Les cristaux de la fonte de fer produits par le feu agissent très puissamment sur l’aiguille aimantée, comme toute autre matière ferrugineuse qui a subi l’action du feu : les mines primordiales de fer, qui ont été formées dès le temps de l’incandescence du globe par le feu primitif, sont non seulement attirables à l’aimant, mais souvent parsemées de ces cristaux que la nature a produits avant notre art, et auxquels on n’avait pas fait assez d’attention pour reconnaître que c’était une production du feu ; mais on a vu depuis ces cristaux dans la plupart des mines de première formation, et même dans quelques autres de formation plus récente[3], et dans la composition desquelles sont entrés les fragments, et par conséquent les cristaux des mines primitives.


Notes de Buffon
  1. Mémoires de physique, p. 71 et 79.
  2. Le bismuth est des demi-métaux celui qui se cristallise le plus aisément au feu.
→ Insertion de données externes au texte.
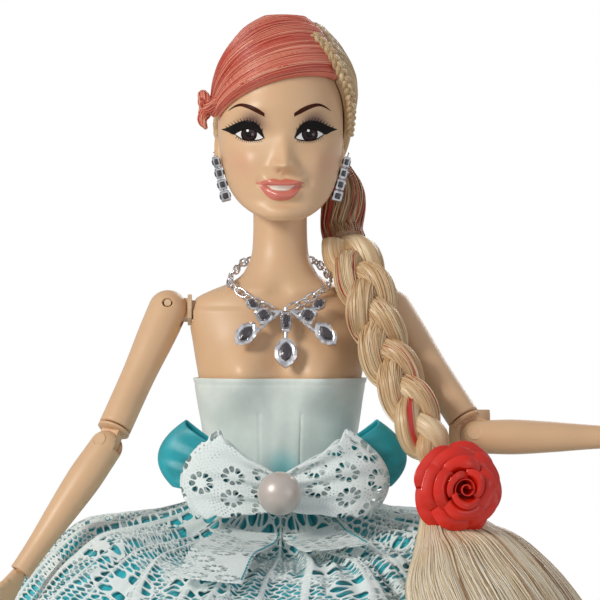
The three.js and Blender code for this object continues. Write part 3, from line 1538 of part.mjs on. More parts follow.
doll.updateMatrixWorld(true);
addHairPieces();
addBraid();
addTail();
addRose();
addBow();
addNecklace();
addPendant();
addEarDrop(-1, 'right');
addEarDrop(1, 'left');
addTorso();
addArm(rightArm);
addArm(leftArm);
addLeg(-1, 'right');
addLeg(1, 'left');
addBodice();
addGown();

export default doll;
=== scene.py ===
import math

import bmesh
import bpy
import numpy as np
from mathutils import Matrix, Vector
from mathutils.bvhtree import BVHTree


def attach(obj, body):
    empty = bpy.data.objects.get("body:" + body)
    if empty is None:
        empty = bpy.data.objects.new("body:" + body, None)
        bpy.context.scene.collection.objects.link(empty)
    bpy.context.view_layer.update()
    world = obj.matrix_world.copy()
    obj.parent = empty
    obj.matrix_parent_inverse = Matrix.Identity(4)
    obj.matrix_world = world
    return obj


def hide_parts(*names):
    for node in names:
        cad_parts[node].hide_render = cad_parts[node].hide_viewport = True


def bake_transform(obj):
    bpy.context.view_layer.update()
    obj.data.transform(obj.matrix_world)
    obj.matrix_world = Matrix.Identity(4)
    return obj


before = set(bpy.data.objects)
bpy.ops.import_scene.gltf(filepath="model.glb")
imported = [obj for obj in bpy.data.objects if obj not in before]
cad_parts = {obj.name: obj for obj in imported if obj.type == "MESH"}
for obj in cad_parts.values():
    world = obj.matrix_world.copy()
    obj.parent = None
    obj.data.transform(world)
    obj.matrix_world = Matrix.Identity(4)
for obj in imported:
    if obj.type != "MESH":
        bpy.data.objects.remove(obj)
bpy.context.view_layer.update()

bl_info = {
    "name": "Jointed fashion doll",
    "version": (1, 0, 0),
    "blender": (4, 5, 0),
    "location": "3D View > Sidebar > Doll",
    "description": "Dresses the packed doll: skin, face paint, hair, gown, bow and jewellery",
    "category": "Object",
}

MM = 0.001

# Clearances and heights, in millimetres, as the solids have them
SEAT_GAP = 0.35
RUNNING_GAP = 0.3
ANKLE_HEIGHT = 12
SHIN_LENGTH = 76
THIGH_LENGTH = 77
HIP_HEIGHT = ANKLE_HEIGHT + SHIN_LENGTH + THIGH_LENGTH
SHOULDER_HEIGHT = HIP_HEIGHT + 71.2
NECK_TOP = SHOULDER_HEIGHT + 22
TORSO_BOTTOM = HIP_HEIGHT - 6

# Torso and neck
SHOULDER_HALF = 18.2
CHEST_DEPTH = 8.4
HIP_DEPTH = 10.75
NECK_RADIUS = 5.4
NECK_SETBACK = 1.7
TORSO_ROUNDNESS = 2.3
BUST = {"depth": 4.2, "spread": 7.6, "width": 5.2, "tall": 5.8, "drop": 13}

# Head and hair
HEAD_HEIGHT = 38.8
HEAD_HALF = 12.6
HEAD_DEPTH = 13.7
CHIN = -8.4
HEAD_TURN = 4
HEAD_PIVOT = (0, NECK_SETBACK, NECK_TOP + SEAT_GAP + 3.8)
HAIR_THICKNESS = 2.5
HAIR_BACK = 2.4
HAIR_SHIFT = 0.9
HAIR_CENTRE = (0.9, 0.5, 12)
SCALP_GAP = 0.25
STRANDS = {"fringe": 420, "crown": 620, "gather": 150, "braid": 150, "plait": 14, "tail": 640}

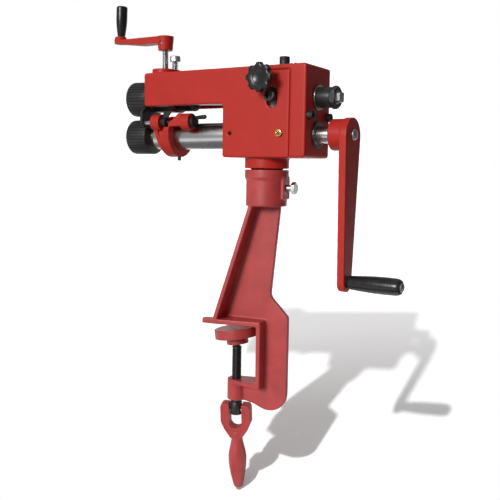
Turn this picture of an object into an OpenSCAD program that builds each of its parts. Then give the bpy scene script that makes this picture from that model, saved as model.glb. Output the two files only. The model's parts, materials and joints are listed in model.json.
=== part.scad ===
// Hand cranked bead roller with a C-clamp foot.
// Row frame: +Z up, the bench face of the clamp at z = 0, the clamp screw on the Z axis.
// +X runs along the shafts from the rollers to the main crank, +Y points away from the operator's side.

/* [Head casting] */
// Height of the head's flat top above the bench face
head_top_z = 405; // [385:1:430]
// Width of the head, arm and rear cover
head_w = 84; // [80:1:92]
// Length of the arm from its nose to the gear box
arm_len = 155.5; // [140:0.5:200]
// Height of the arm
arm_h = 54; // [52:0.5:60]
// Length of the gear box up to the cover seam
box_len = 117.5; // [112:0.5:130]
// Height of the gear box
box_h = 137.5; // [136:0.5:150]
// Wall of the casting
wall = 10; // [8:0.5:11]
// Radius of the casting's corners seen from the side
corner_r = 4; // [2:0.5:6]
// Radius in the inner corner of the throat
throat_r = 6; // [3:0.5:10]
// Distance from the throat face of the box to the swivel axis
box_to_swivel = 58; // [50:0.5:70]
// Height of the boss that carries the pressure screw
nose_boss_h = 8; // [6:0.5:14]

/* [Rear cover] */
// Depth of the cover behind the seam
cover_len = 27; // [25:0.5:34]
// Thickness of the cover's end wall
cover_wall = 8; // [6:0.5:9]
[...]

En répétant les expériences de M. l’abbé Mongez, m’écrit M. de Morveau, j’ai vu quelque chose qu’il n’a pas dit et qui me paraît fait pour donner les idées les plus lumineuses sur la formation des cristaux métalliques ; c’est en traitant le bismuth, qui donne de grandes facilités par sa grande fusibilité : que l’on verse tout uniment du bismuth en fusion sur une assiette de terre, on voit insensiblement paraître des carrés à la surface ; quand il y en a un certain nombre, qu’on incline le vaisseau pour faire couler ce qui reste de fluide, on a de beaux cubes isolés. C’est ainsi que j’ai obtenu ceux que je joins ici ; j’ai pensé que vous ne seriez pas fâché d’en voir un échantillon ; il n’y a pas de description qui puisse en dire autant qu’un coup d’œil sur l’objet même. (Note communiquée par M. de Morveau, en octobre 1782.)
  3. On trouve, dans les mines de Suède, le fer en cristaux qui ont jusqu’à un pouce de diamètre, et ces cristaux sont très attirables à l’aimant… Ces cristaux de fer de cinq ou six lignes se voient aussi dans les stéatites de l’île de Corse où ils sont implantés comme le sont ailleurs, dans ces mêmes roches, les grenats, les schorls et les tourmalines… Il se trouve encore de ces cristaux de fer dans les mines du bannat de Témeswar et dans le ruisseau d’Expailly, près du Puy en Velay… Le fer, dans ces cristaux, est tantôt apparent, noir et luisant à sa superficie, tantôt revêtu d’une croûte talqueuse, brunâtre ou verdâtre, plus ou moins épaisse ; mais cette écorce talqueuse ou de stéatite n’empêche pas qu’il ne soit fort attirable à l’aimant. Cristallographie, par M. Romé de Lisle, t. III, p. 178 et suiv.